Justin Allgaier celebrates winning the NASCAR Nationwide Series STP 300 at Chicagoland Speedway.
Justin Allgaier celebrates winning the NASCAR Nationwide Series STP 300 at Chicagoland Speedway.

Sporting News NASCAR Wire Service

JOLIET, Ill. - The final lap of an auto race is usually a blur of speed.

Saturday night's STP 300 was something else. Justin Allgaier coasted across the finish line to win. He ran out of fuel after passing Carl Edwards on Chicagoland Speedway's backstretch when Edwards ran out of fuel.

Both were going about 50 mph when they rolled across the finish line, even as Daytona 500 winner Trevor Bayne was barreling toward them from behind. Bayne finished third.

The outcome was almost surreal, given the ferocity of the first 199 laps. Edwards and Elliott Sadler dueled for most of the last 50 laps. First Edwards was in control, then Sadler. Then Edwards, the Sprint Cup points leader, forced the issue and retook the lead with 25 laps remaining.

Did that scrap use too much fuel?

"I thought I'd saved about a lap of fuel," Edwards said. "With five or six laps to go, Justin really started coming, so I laid it down."

And ran out just before the entrance to Turn 3 on the 200th and final lap. Allgaier was wide-eyed at the sight.

"Coming off Turn 2, I didn't know if I'd have the time to catch him," Allgaier said. "Then he started wiggling, and I got a big grin."

Allgaier drew even, and as he did, his engine went silent. It was a coast to the finish, and Allgaier would win it. He led only the final lap, and only about seven-tenths of a mile of it.

"We were on power another 100 feet, and that was the difference," Allgaier said.

The difference by 1.719 seconds brought Allgaier his first win since Bristol last year, and only the second win by a Nationwide Series points earner in 14 races this season.
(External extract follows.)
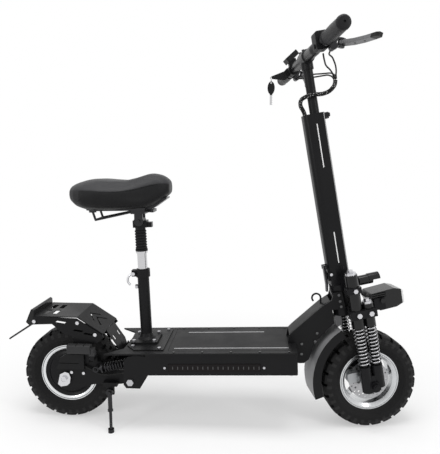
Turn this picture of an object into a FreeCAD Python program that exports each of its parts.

Sprint Cup regulars like Edwards, who was chasing a fourth victory, have taken the rest.

Bayne's third-place finish came in his return after a six-week absence for an illness that baffled even doctors from the Mayo Clinic. He told ESPN during the race he "felt like an astronaut" with all of the air hoses blowing on him, fitting given the way he rocketed through the field. Bayne started 31st and ran as high as sixth after 57 laps. Then he held steady until the final laps, when drivers, including Sadler, had to pit for a splash of fuel.

"Man, I should have started going six laps earlier," Bayne said. "You can always say 'Shoulda.'"

Reed Sorenson finished sixth, the 38 points he earned enough to move him into the Nationwide Series point standings lead. Sadler is two points behind after finishing 11th, while Ricky Stenhouse Jr. dropped from second to third in the standings after running 14th.

Danica Patrick, in a one-week visit to stock cars between IndyCar Series races, finished 10th, the first car a lap down. She also finished 10th in last week's Indianapolis 500.

An afternoon thunderstorm in the middle of qualifying forced the gridding of the field based on owner points, but the skies were clear throughout the race.